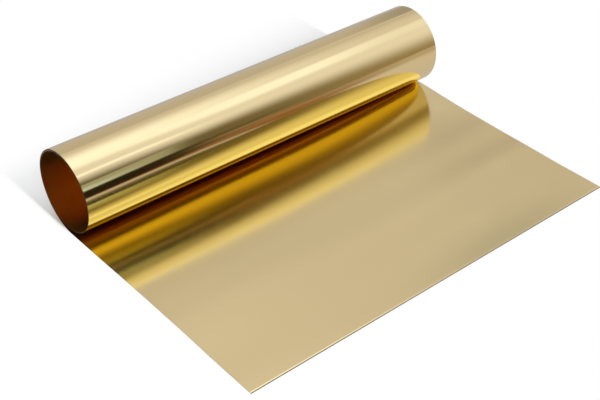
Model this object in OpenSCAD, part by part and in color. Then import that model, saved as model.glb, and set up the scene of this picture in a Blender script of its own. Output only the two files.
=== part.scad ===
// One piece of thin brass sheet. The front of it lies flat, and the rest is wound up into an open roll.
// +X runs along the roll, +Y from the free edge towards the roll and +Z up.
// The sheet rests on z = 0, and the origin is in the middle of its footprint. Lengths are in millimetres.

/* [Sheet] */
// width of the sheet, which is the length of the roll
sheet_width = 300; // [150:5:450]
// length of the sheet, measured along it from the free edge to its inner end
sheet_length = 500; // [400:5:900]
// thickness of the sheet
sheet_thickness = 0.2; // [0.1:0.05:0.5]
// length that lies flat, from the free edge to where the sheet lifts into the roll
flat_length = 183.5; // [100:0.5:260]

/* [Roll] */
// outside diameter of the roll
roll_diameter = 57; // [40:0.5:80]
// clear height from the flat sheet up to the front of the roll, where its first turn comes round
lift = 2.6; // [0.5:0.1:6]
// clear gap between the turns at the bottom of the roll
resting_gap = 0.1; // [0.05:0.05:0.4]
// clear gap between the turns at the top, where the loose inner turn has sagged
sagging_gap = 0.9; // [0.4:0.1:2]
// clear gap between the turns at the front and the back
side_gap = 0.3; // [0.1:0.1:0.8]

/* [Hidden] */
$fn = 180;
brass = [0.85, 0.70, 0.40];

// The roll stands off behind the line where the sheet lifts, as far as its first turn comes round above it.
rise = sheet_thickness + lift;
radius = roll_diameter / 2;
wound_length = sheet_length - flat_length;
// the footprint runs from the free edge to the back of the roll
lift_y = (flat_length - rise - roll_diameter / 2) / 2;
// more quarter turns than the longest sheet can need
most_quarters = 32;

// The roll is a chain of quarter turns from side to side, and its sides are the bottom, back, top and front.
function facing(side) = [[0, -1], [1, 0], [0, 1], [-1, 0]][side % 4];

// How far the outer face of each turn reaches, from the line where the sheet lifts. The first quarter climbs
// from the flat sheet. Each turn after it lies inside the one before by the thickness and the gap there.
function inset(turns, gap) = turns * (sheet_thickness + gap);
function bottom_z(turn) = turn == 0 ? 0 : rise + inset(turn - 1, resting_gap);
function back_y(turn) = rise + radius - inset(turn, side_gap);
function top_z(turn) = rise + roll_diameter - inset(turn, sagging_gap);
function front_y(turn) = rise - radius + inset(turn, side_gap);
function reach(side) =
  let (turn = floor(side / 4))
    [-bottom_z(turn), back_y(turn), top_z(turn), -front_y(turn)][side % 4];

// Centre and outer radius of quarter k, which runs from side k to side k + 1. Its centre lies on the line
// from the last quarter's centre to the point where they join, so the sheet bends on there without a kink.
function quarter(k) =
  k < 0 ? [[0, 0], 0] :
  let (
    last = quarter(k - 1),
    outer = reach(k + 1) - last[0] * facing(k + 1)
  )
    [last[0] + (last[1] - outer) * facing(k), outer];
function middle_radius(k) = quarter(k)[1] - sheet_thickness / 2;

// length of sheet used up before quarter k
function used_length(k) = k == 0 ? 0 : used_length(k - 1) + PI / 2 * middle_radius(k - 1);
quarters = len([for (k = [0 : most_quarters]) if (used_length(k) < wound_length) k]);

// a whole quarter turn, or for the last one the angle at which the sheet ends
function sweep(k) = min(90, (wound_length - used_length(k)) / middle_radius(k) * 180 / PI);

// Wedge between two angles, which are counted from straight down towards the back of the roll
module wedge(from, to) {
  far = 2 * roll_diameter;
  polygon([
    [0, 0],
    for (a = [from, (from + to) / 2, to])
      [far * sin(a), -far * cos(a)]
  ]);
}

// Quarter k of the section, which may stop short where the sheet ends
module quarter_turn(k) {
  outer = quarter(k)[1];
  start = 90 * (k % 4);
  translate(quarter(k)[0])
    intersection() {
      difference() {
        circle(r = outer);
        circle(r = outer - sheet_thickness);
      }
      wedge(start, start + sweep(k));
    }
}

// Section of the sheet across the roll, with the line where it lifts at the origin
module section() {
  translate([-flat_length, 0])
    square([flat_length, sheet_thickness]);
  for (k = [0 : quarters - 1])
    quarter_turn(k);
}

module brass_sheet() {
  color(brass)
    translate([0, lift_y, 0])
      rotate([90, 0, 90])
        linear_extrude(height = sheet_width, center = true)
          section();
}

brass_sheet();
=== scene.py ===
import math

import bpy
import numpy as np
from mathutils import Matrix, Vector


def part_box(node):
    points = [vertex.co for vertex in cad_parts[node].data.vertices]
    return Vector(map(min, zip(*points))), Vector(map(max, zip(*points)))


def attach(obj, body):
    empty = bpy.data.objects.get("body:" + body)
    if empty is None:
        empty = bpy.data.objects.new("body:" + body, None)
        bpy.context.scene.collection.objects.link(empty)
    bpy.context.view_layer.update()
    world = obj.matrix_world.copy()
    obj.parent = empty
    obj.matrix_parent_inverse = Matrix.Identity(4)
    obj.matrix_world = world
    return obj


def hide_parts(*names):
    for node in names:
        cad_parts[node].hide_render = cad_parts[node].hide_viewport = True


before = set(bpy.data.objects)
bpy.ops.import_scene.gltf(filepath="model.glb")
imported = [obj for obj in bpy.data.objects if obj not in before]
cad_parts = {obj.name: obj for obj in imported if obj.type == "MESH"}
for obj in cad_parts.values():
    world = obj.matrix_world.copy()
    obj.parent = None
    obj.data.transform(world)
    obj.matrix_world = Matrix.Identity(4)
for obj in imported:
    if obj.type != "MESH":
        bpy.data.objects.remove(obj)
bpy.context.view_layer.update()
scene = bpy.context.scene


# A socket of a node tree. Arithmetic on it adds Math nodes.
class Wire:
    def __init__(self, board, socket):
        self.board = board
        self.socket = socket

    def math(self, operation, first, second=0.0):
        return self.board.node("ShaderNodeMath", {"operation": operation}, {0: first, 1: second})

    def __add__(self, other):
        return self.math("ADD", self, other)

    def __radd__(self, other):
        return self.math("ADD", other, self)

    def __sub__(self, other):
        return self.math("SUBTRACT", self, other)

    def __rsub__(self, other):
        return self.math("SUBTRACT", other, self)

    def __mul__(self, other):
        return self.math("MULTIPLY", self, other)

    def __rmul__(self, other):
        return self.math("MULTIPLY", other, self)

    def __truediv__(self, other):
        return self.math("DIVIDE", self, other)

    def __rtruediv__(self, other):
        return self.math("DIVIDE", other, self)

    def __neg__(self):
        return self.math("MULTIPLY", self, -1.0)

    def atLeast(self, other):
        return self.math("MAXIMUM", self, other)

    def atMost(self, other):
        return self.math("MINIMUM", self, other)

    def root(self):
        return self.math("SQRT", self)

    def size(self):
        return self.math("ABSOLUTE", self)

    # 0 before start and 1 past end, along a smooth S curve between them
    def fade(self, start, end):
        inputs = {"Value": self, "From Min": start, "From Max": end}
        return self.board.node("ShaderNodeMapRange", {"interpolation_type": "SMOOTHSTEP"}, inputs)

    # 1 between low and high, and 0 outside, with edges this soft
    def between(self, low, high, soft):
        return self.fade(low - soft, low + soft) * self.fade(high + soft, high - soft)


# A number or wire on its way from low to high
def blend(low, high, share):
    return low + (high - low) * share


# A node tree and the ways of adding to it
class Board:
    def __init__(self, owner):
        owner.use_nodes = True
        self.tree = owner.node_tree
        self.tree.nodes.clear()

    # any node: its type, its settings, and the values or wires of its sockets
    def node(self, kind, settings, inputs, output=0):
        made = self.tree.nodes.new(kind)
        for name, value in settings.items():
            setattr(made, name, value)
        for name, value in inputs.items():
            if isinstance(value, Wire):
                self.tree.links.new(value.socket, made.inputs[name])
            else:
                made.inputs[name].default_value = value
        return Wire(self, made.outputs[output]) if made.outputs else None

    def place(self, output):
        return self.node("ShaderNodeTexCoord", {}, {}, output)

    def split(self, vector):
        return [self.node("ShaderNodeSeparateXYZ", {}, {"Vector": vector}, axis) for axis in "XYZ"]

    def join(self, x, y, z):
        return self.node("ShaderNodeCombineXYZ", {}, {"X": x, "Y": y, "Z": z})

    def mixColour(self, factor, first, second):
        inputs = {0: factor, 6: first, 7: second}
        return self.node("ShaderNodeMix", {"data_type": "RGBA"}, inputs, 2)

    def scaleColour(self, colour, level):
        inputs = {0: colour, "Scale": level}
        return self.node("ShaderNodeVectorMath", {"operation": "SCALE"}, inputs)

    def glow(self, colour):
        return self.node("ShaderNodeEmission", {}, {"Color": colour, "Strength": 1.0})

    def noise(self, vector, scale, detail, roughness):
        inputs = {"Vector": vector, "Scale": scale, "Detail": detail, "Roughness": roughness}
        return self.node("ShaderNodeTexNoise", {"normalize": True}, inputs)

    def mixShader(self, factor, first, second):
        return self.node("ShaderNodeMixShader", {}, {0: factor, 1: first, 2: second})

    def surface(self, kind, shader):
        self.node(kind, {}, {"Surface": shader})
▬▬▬
YOUR OBJECTIVE: The lines from the one containing "at the origin" to the one containing "cad_parts[node].hide_render = cad_parts[node].hide_viewport", both included, are to be extracted exactly; give no other line.

EXERCISE SOLUTION:
// Section of the sheet across the roll, with the line where it lifts at the origin
module section() {
  translate([-flat_length, 0])
    square([flat_length, sheet_thickness]);
  for (k = [0 : quarters - 1])
    quarter_turn(k);
}

module brass_sheet() {
  color(brass)
    translate([0, lift_y, 0])
      rotate([90, 0, 90])
        linear_extrude(height = sheet_width, center = true)
          section();
}

brass_sheet();
=== scene.py ===
import math

import bpy
import numpy as np
from mathutils import Matrix, Vector


def part_box(node):
    points = [vertex.co for vertex in cad_parts[node].data.vertices]
    return Vector(map(min, zip(*points))), Vector(map(max, zip(*points)))


def attach(obj, body):
    empty = bpy.data.objects.get("body:" + body)
    if empty is None:
        empty = bpy.data.objects.new("body:" + body, None)
        bpy.context.scene.collection.objects.link(empty)
    bpy.context.view_layer.update()
    world = obj.matrix_world.copy()
    obj.parent = empty
    obj.matrix_parent_inverse = Matrix.Identity(4)
    obj.matrix_world = world
    return obj


def hide_parts(*names):
    for node in names:
        cad_parts[node].hide_render = cad_parts[node].hide_viewport = True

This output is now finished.